BEGIN Collected data

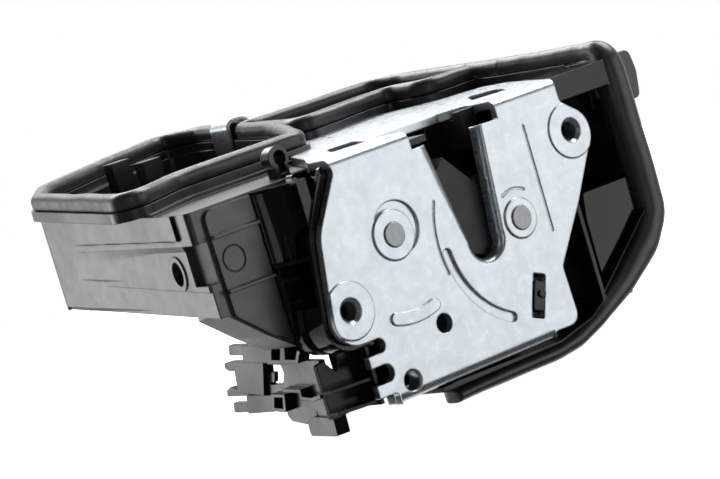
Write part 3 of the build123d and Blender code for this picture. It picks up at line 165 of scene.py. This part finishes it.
def floor_material():
    """Pale and matt. To the camera it also glows, so that only the object's shadow is darker than white."""
    material = bpy.data.materials.new("floor_white")
    tree, out = tree_of(material)
    path = add(tree, "ShaderNodeLightPath")
    matt = add(tree, "ShaderNodeBsdfDiffuse", Color=(FLOOR_PALE, FLOOR_PALE, FLOOR_PALE, 1.0))
    glow = add(tree, "ShaderNodeEmission", Color=(1, 1, 1, 1), Strength=FLOOR_GLOW)
    pale = add(tree, "ShaderNodeAddShader", i0=matt.outputs[0], i1=glow.outputs[0])
    mix = add(tree, "ShaderNodeMixShader", i0=path.outputs["Is Camera Ray"], i1=matt.outputs[0],
              i2=pale.outputs[0])
    tree.links.new(mix.outputs[0], out.inputs["Surface"])
    return material


floor_mesh = bpy.data.meshes.new("floor")
floor_mesh.from_pydata([(x, y, FLOOR_Z) for x, y in (
    (-FLOOR_HALF, -FLOOR_HALF), (FLOOR_HALF, -FLOOR_HALF),
    (FLOOR_HALF, FLOOR_HALF + FLOOR_BEHIND), (-FLOOR_HALF, FLOOR_HALF + FLOOR_BEHIND))], [], [(0, 1, 2, 3)])
floor = bpy.data.objects.new("floor", floor_mesh)
floor_mesh.materials.append(floor_material())
floor.visible_glossy = False        # metal and plastic mirror the room, also below the horizon
bpy.context.scene.collection.objects.link(floor)

# %% Hang the lamps
LAMPS = {                           # place and aim in metres, size in metres, power in watts
    "lamp_right": ((0.95, -1.15, 0.12), (0.0, 0.0, 0.0), (1.3, 1.2), 6.3),
    "lamp_high": ((0.73, 0.12, 0.94), (0.0, 0.08, 0.0), (0.8, 0.6), 11.0),
    "lamp_back": ((0.26, 1.0, 0.78), (0.0, 0.08, 0.0), (1.0, 0.4), 9.0),
    "lamp_left": ((-0.75, -1.35, 0.30), (0.0, 0.05, 0.0), (0.45, 0.9), 1.0),
    "lamp_far": ((-0.42, 1.10, 0.02), (-0.07, 0.07, 0.02), (0.5, 0.5), 1.6),
}
for name, (place, aim, size, power) in LAMPS.items():
    lamp = bpy.data.lights.new(name, "AREA")
    lamp.shape = "RECTANGLE"
    lamp.size, lamp.size_y = size
    lamp.energy = power
    holder = bpy.data.objects.new(name, lamp)
    turned = (Vector(aim) - Vector(place)).to_track_quat("-Z", "Y").to_matrix().to_4x4()
    holder.matrix_world = Matrix.Translation(place) @ turned        # the beam leaves along local -Z
    bpy.context.scene.collection.objects.link(holder)
bpy.context.scene.view_settings.view_transform = "Standard"
print("lamps:", len(LAMPS))

# %% [markdown]
# ## Effects that several finishes share
#
# Five small groups do the fine work. `mottle` gives slow cloudy patches, as on zinc plating. `grain`
# is the tiny pitting of a moulded or sheared surface, and `ripple` the slow waves of a moulded wall.
# `pit_shade` scatters the pinholes of foam, where black is painted as the shade inside them. `soft_edge`
# rounds sharp edges in the shading, so that they catch the light. Each one returns only a value, a mask or a
# normal.

# %% Effect groups
GRAIN_HIGH, RIPPLE_HIGH = 0.0001, 0.004     # metres from the bottom of a bump to its top
PIT_EDGE = (0.11, 0.15)                     # distances from a cell's centre, in cells


def group(name, inputs, outputs):
    """An empty shader group with (name, kind, default) sockets."""
    tree = bpy.data.node_groups.new(name, "ShaderNodeTree")
    for label, kind, value in inputs:
        socket = tree.interface.new_socket(label, in_out="INPUT", socket_type=kind)
        if value is not None:
            socket.default_value = value
    for label, kind in outputs:
        tree.interface.new_socket(label, in_out="OUTPUT", socket_type=kind)
    return tree, tree.nodes.new("NodeGroupInput"), tree.nodes.new("NodeGroupOutput")


def make_mottle():
    """Value = 0.5 + amount x (slow noise - 0.5), from object coordinates in metres."""
    tree, put, get = group("mottle", [("Size", "NodeSocketFloat", 120.0), ("Amount", "NodeSocketFloat", 0.5)],
                           [("Value", "NodeSocketFloat")])
    where = add(tree, "ShaderNodeTexCoord")
    noise = add(tree, "ShaderNodeTexNoise", Vector=where.outputs["Object"], Scale=put.outputs["Size"],
                Detail=5.0, Roughness=0.62)
    centred = add(tree, "ShaderNodeMath", operation="SUBTRACT", i0=noise.outputs["Fac"], i1=0.5)
    scaled = add(tree, "ShaderNodeMath", operation="MULTIPLY_ADD", i0=centred.outputs[0],
                 i1=put.outputs["Amount"], i2=0.5)
    tree.links.new(scaled.outputs[0], get.inputs["Value"])
    return tree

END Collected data

▶ _Exercise description_
Write out the material from the first line to the last, exactly.

▶ _Task output_
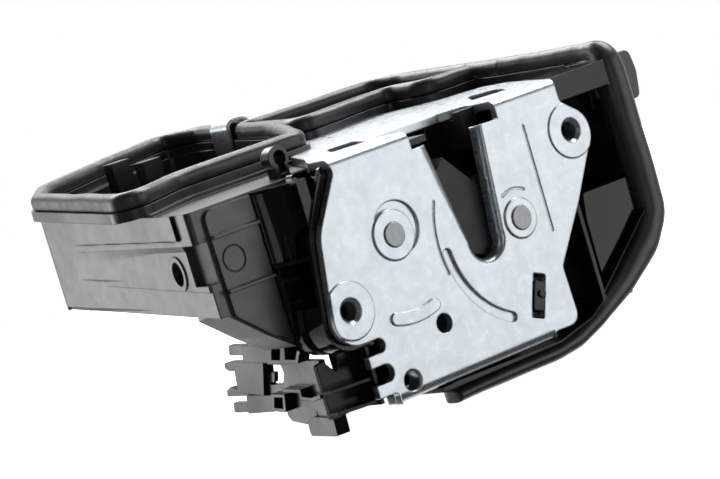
Write part 3 of the build123d and Blender code for this picture. It picks up at line 165 of scene.py. This part finishes it.
def floor_material():
    """Pale and matt. To the camera it also glows, so that only the object's shadow is darker than white."""
    material = bpy.data.materials.new("floor_white")
    tree, out = tree_of(material)
    path = add(tree, "ShaderNodeLightPath")
    matt = add(tree, "ShaderNodeBsdfDiffuse", Color=(FLOOR_PALE, FLOOR_PALE, FLOOR_PALE, 1.0))
    glow = add(tree, "ShaderNodeEmission", Color=(1, 1, 1, 1), Strength=FLOOR_GLOW)
    pale = add(tree, "ShaderNodeAddShader", i0=matt.outputs[0], i1=glow.outputs[0])
    mix = add(tree, "ShaderNodeMixShader", i0=path.outputs["Is Camera Ray"], i1=matt.outputs[0],
              i2=pale.outputs[0])
    tree.links.new(mix.outputs[0], out.inputs["Surface"])
    return material


floor_mesh = bpy.data.meshes.new("floor")
floor_mesh.from_pydata([(x, y, FLOOR_Z) for x, y in (
    (-FLOOR_HALF, -FLOOR_HALF), (FLOOR_HALF, -FLOOR_HALF),
    (FLOOR_HALF, FLOOR_HALF + FLOOR_BEHIND), (-FLOOR_HALF, FLOOR_HALF + FLOOR_BEHIND))], [], [(0, 1, 2, 3)])
floor = bpy.data.objects.new("floor", floor_mesh)
floor_mesh.materials.append(floor_material())
floor.visible_glossy = False        # metal and plastic mirror the room, also below the horizon
bpy.context.scene.collection.objects.link(floor)

# %% Hang the lamps
LAMPS = {                           # place and aim in metres, size in metres, power in watts
    "lamp_right": ((0.95, -1.15, 0.12), (0.0, 0.0, 0.0), (1.3, 1.2), 6.3),
    "lamp_high": ((0.73, 0.12, 0.94), (0.0, 0.08, 0.0), (0.8, 0.6), 11.0),
    "lamp_back": ((0.26, 1.0, 0.78), (0.0, 0.08, 0.0), (1.0, 0.4), 9.0),
    "lamp_left": ((-0.75, -1.35, 0.30), (0.0, 0.05, 0.0), (0.45, 0.9), 1.0),
    "lamp_far": ((-0.42, 1.10, 0.02), (-0.07, 0.07, 0.02), (0.5, 0.5), 1.6),
}
for name, (place, aim, size, power) in LAMPS.items():
    lamp = bpy.data.lights.new(name, "AREA")
    lamp.shape = "RECTANGLE"
    lamp.size, lamp.size_y = size
    lamp.energy = power
    holder = bpy.data.objects.new(name, lamp)
    turned = (Vector(aim) - Vector(place)).to_track_quat("-Z", "Y").to_matrix().to_4x4()
    holder.matrix_world = Matrix.Translation(place) @ turned        # the beam leaves along local -Z
    bpy.context.scene.collection.objects.link(holder)
bpy.context.scene.view_settings.view_transform = "Standard"
print("lamps:", len(LAMPS))

# %% [markdown]
# ## Effects that several finishes share
#
# Five small groups do the fine work. `mottle` gives slow cloudy patches, as on zinc plating. `grain`
# is the tiny pitting of a moulded or sheared surface, and `ripple` the slow waves of a moulded wall.
# `pit_shade` scatters the pinholes of foam, where black is painted as the shade inside them. `soft_edge`
# rounds sharp edges in the shading, so that they catch the light. Each one returns only a value, a mask or a
# normal.

# %% Effect groups
GRAIN_HIGH, RIPPLE_HIGH = 0.0001, 0.004     # metres from the bottom of a bump to its top
PIT_EDGE = (0.11, 0.15)                     # distances from a cell's centre, in cells


def group(name, inputs, outputs):
    """An empty shader group with (name, kind, default) sockets."""
    tree = bpy.data.node_groups.new(name, "ShaderNodeTree")
    for label, kind, value in inputs:
        socket = tree.interface.new_socket(label, in_out="INPUT", socket_type=kind)
        if value is not None:
            socket.default_value = value
    for label, kind in outputs:
        tree.interface.new_socket(label, in_out="OUTPUT", socket_type=kind)
    return tree, tree.nodes.new("NodeGroupInput"), tree.nodes.new("NodeGroupOutput")


def make_mottle():
    """Value = 0.5 + amount x (slow noise - 0.5), from object coordinates in metres."""
    tree, put, get = group("mottle", [("Size", "NodeSocketFloat", 120.0), ("Amount", "NodeSocketFloat", 0.5)],
                           [("Value", "NodeSocketFloat")])
    where = add(tree, "ShaderNodeTexCoord")
    noise = add(tree, "ShaderNodeTexNoise", Vector=where.outputs["Object"], Scale=put.outputs["Size"],
                Detail=5.0, Roughness=0.62)
    centred = add(tree, "ShaderNodeMath", operation="SUBTRACT", i0=noise.outputs["Fac"], i1=0.5)
    scaled = add(tree, "ShaderNodeMath", operation="MULTIPLY_ADD", i0=centred.outputs[0],
                 i1=put.outputs["Amount"], i2=0.5)
    tree.links.new(scaled.outputs[0], get.inputs["Value"])
    return tree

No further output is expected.